Return only the lines between the line holding "build_valve()" and the line holding "if empty is", the two boundary lines included, exactly as they appear.

<<<<

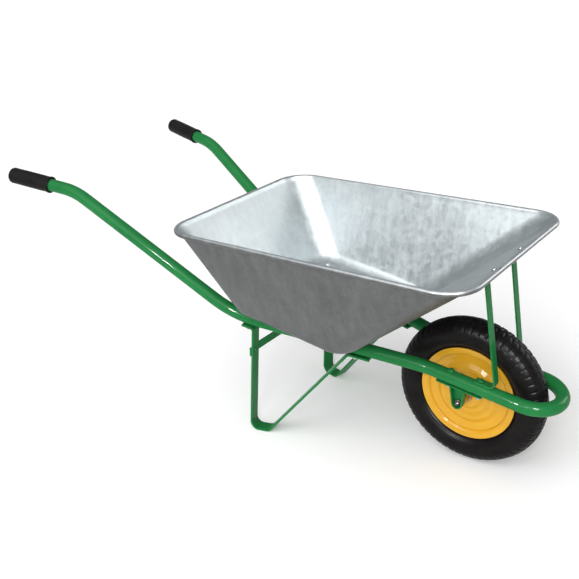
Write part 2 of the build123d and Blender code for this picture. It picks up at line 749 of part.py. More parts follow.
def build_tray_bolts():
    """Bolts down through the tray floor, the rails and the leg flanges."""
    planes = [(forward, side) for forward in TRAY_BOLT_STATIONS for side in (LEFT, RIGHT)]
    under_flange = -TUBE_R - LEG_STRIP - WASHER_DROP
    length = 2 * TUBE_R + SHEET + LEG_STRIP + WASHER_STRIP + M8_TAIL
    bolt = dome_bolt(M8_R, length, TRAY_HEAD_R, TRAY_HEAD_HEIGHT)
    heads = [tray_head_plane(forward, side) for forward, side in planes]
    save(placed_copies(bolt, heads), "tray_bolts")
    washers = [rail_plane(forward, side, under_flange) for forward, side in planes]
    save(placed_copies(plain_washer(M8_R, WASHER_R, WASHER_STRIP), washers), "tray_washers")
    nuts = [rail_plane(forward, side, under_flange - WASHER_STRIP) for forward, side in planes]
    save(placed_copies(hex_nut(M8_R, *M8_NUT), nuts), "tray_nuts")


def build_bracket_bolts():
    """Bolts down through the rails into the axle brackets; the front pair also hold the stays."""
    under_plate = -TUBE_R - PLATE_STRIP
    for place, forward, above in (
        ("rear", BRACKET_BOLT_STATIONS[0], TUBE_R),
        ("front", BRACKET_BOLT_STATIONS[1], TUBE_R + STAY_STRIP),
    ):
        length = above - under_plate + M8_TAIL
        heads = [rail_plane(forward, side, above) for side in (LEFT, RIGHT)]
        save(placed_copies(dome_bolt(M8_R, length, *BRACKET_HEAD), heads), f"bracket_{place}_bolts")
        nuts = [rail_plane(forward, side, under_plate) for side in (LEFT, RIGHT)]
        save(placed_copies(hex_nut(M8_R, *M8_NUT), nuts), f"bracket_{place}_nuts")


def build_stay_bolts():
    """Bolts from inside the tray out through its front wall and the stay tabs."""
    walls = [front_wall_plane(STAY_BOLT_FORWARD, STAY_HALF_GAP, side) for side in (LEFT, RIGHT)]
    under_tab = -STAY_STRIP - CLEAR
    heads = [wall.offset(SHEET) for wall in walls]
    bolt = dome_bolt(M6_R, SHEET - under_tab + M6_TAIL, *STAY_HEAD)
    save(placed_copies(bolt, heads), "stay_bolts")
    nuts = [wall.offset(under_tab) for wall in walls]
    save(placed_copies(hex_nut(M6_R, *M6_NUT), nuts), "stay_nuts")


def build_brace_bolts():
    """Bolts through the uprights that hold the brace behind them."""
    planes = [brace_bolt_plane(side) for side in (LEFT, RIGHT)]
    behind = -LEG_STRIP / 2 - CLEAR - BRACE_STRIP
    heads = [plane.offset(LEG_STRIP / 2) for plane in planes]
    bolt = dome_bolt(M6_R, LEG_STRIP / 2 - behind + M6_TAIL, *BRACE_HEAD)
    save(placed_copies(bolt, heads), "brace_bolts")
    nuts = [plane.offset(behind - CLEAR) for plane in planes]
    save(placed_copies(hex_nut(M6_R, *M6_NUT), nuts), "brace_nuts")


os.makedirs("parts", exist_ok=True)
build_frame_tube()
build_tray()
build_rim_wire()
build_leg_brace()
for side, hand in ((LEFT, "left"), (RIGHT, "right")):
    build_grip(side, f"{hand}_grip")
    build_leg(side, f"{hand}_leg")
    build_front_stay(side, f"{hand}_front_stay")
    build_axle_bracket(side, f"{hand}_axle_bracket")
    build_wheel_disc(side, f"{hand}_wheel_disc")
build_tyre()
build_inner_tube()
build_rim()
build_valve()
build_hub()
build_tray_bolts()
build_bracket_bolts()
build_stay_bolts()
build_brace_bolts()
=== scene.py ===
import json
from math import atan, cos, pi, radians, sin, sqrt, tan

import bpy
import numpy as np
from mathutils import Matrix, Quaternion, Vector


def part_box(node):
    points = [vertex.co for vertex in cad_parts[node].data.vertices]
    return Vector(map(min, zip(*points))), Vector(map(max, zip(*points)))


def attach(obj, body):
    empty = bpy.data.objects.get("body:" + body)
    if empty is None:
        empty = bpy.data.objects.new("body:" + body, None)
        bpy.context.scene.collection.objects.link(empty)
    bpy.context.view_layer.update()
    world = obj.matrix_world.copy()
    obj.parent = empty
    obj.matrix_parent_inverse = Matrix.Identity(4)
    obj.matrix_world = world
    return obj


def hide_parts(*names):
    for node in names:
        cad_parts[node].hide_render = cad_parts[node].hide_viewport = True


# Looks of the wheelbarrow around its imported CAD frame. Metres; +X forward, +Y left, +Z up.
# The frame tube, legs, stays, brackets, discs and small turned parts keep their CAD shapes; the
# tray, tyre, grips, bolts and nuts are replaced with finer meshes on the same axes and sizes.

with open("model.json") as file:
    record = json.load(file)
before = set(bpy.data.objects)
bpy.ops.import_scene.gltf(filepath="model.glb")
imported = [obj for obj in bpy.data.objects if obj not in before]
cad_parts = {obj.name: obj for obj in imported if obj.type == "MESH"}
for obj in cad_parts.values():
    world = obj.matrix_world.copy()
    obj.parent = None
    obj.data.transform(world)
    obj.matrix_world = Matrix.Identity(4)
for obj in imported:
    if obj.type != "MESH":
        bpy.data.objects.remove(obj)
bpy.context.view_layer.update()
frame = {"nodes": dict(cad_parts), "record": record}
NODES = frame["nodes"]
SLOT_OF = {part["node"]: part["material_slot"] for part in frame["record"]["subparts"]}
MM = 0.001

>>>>

| RESPONSE TO THE TASK |
build_valve()
build_hub()
build_tray_bolts()
build_bracket_bolts()
build_stay_bolts()
build_brace_bolts()
=== scene.py ===
import json
from math import atan, cos, pi, radians, sin, sqrt, tan

import bpy
import numpy as np
from mathutils import Matrix, Quaternion, Vector


def part_box(node):
    points = [vertex.co for vertex in cad_parts[node].data.vertices]
    return Vector(map(min, zip(*points))), Vector(map(max, zip(*points)))


def attach(obj, body):
    empty = bpy.data.objects.get("body:" + body)
    if empty is None:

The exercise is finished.